• _Task details_
Transcribe the listing word for word.

··· Given information

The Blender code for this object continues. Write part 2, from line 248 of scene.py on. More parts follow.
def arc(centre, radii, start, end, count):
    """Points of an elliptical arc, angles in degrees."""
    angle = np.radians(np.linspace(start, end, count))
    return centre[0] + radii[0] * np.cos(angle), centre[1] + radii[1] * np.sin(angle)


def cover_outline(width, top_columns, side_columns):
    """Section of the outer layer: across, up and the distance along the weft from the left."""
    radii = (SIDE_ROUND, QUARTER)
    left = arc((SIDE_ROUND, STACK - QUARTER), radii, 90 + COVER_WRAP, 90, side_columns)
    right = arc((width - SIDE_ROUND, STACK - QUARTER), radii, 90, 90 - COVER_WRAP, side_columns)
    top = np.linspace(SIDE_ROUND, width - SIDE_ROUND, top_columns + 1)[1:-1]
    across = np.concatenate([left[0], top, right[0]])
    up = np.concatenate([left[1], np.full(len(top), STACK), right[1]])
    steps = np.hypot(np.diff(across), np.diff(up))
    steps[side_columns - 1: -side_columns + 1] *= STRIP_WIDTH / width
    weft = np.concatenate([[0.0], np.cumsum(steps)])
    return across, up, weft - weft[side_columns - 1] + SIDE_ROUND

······

• _Completed task_
The Blender code for this object continues. Write part 2, from line 248 of scene.py on. More parts follow.
def arc(centre, radii, start, end, count):
    """Points of an elliptical arc, angles in degrees."""
    angle = np.radians(np.linspace(start, end, count))
    return centre[0] + radii[0] * np.cos(angle), centre[1] + radii[1] * np.sin(angle)


def cover_outline(width, top_columns, side_columns):
    """Section of the outer layer: across, up and the distance along the weft from the left."""
    radii = (SIDE_ROUND, QUARTER)
    left = arc((SIDE_ROUND, STACK - QUARTER), radii, 90 + COVER_WRAP, 90, side_columns)
    right = arc((width - SIDE_ROUND, STACK - QUARTER), radii, 90, 90 - COVER_WRAP, side_columns)
    top = np.linspace(SIDE_ROUND, width - SIDE_ROUND, top_columns + 1)[1:-1]
    across = np.concatenate([left[0], top, right[0]])
    up = np.concatenate([left[1], np.full(len(top), STACK), right[1]])
    steps = np.hypot(np.diff(across), np.diff(up))
    steps[side_columns - 1: -side_columns + 1] *= STRIP_WIDTH / width
    weft = np.concatenate([[0.0], np.cumsum(steps)])
    return across, up, weft - weft[side_columns - 1] + SIDE_ROUND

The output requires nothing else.